Unfortunately, this PGM alloy ennoblement effect cannot effectively counter/prevent SCC at lower temperatures (e.g., at room temperature—about 77° F.) in aqueous chloride media, where mixed cathodic/hydrogen embrittlement and/or anodic chloride mechanisms can prevail. In fact, if a titanium alloy has a relatively high aluminum equivalency (i.e., Al+O content) and incurs substantial alpha-two (Ti3Al) compound precipitation, the Ru or Pd alloy additions merely serve to further aggravate chloride SCC and produce low KSCC values. With the exception of the Ti-38644 (beta) alloy listed prior, all of the remaining commercial alpha-beta alloys mentioned can be expected to suffer low fracture toughness (KSCC values) in aerated or deaerated saltwater and brines over a wide temperature range. This negative PGM addition effect can be avoided by adding minor Ru or Pd levels to a lower Aluminum Equivalency (lower Al+O containing) titanium alloy such as Ti-3Al-2.5V (Gr. 9 Ti) or Ti-6Al-4V ELI (Gr. 23 Ti) to produce ASTM Grades 28 and 29 Ti, respectively; which do offer favorable saltwater fracture toughness (i.e., high KSCC values).

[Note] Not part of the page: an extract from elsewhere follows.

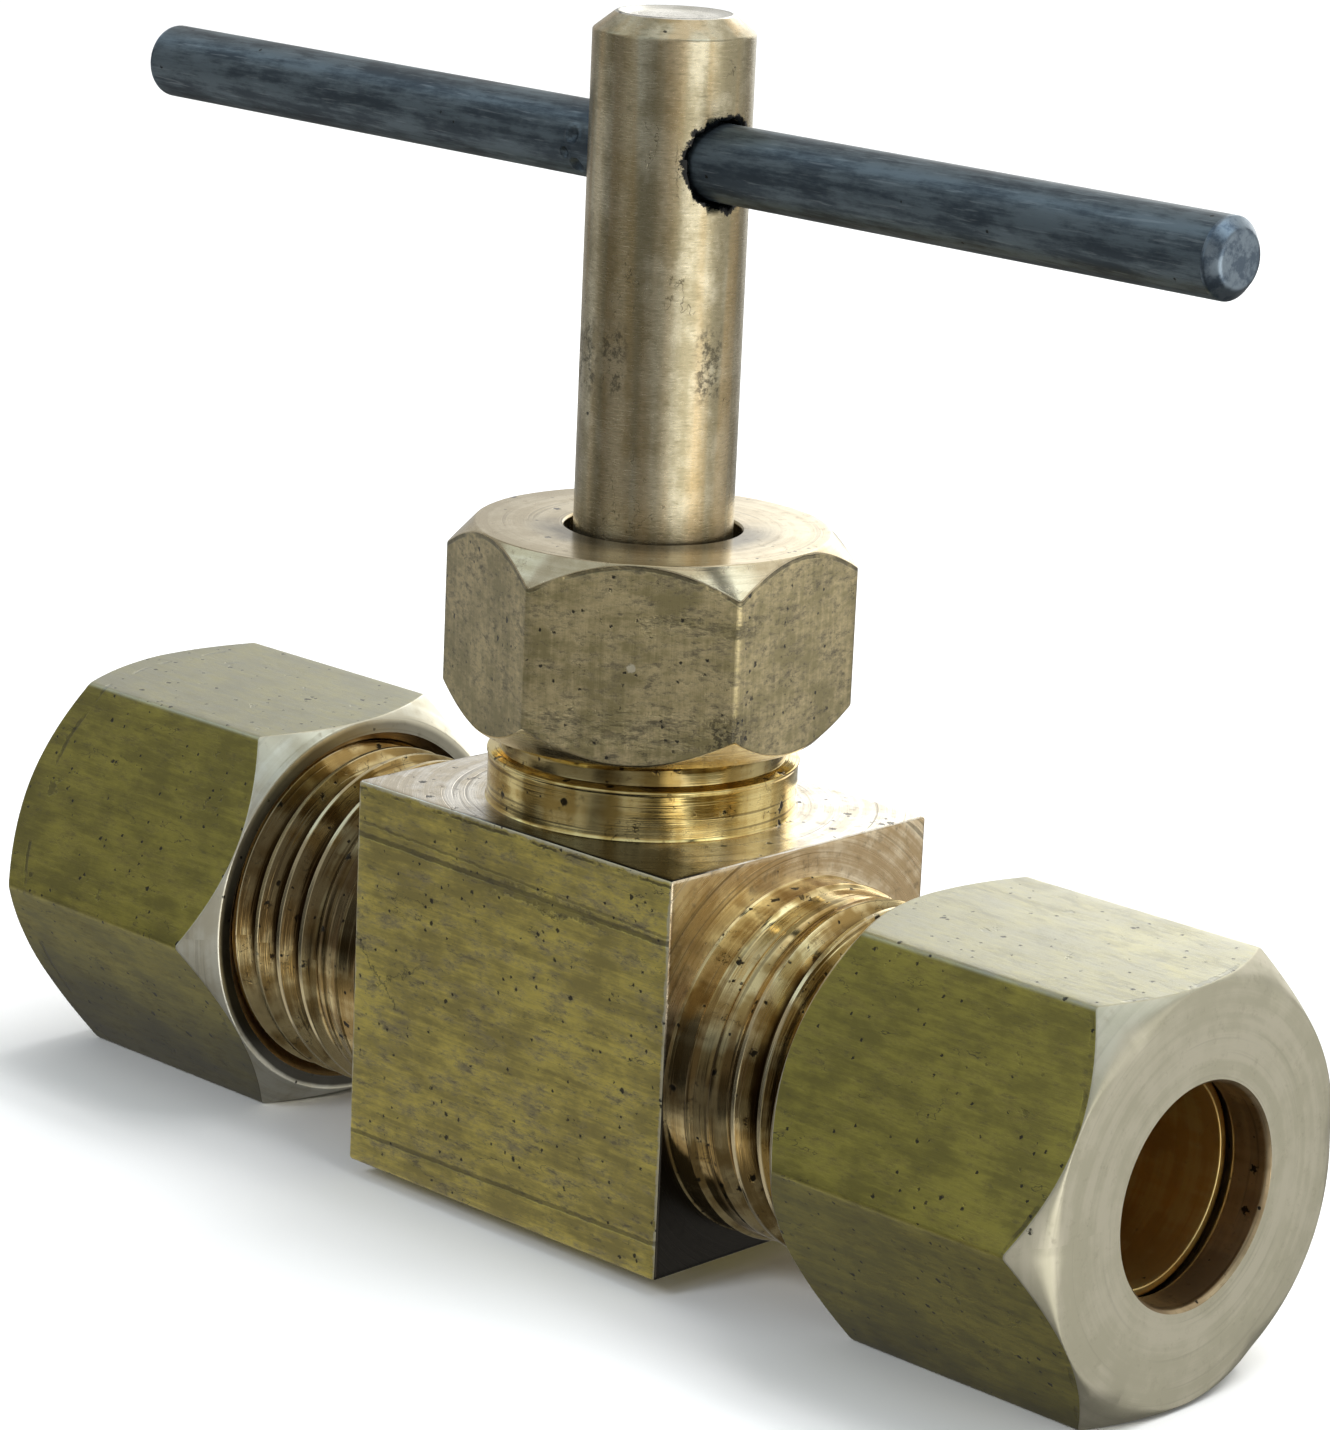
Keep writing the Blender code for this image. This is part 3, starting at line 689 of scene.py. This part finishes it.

Unfortunately, reducing the Al+O alloy content sufficiently to minimize or avoid alpha-two precipitation also results in alpha or alpha-beta alloys possessing relatively low strengths (YS≤110 ksi).
As shown in Table 1, although the Ti-6Al-4V-Ru (ASTM Gr. 29) alloy is highly weldable, fracture resistant, and offers exceptional hot brine corrosion resistance to 600° F., the alloy's lower design yield strength (YS) of 110 ksi and significant degradation of YS with increasing temperature (e.g., 78 ksi at 500° F.) translate into a substantial tubular wall thickness increase and weight penalty particularly as HPHT/XHPHT service temperatures exceed ˜300° F. Table 1 shows various higher-strength (more highly alloyed) commercial alpha-beta titanium alloys offering a 130 ksi minimum YS in the fully transformed-beta plus STA condition, and exhibiting limited finite fusion weldability. While Table 1 shows that the Ti-662 alloy has some desirable characteristics, this classic aerospace alloy exhibits very poor/limited resistance to localized corrosion attack and stress corrosion cracking (i.e., low KSCC) in aqueous chloride media, especially as temperature increases. In addition, Ti-662 nominally contains 0.6 wt. % Fe and 0.6 wt. % Cu (for increased aged strength), which can cause substantial elemental micro- and macro-segregation/inhomogeneities during melting of larger ingots needed for energy industry components. As overviewed in Table 1, the inventors are unaware of any prior commercially-available higher strength titanium alloys which meet various criteria desired for successful use in the field of energy extraction.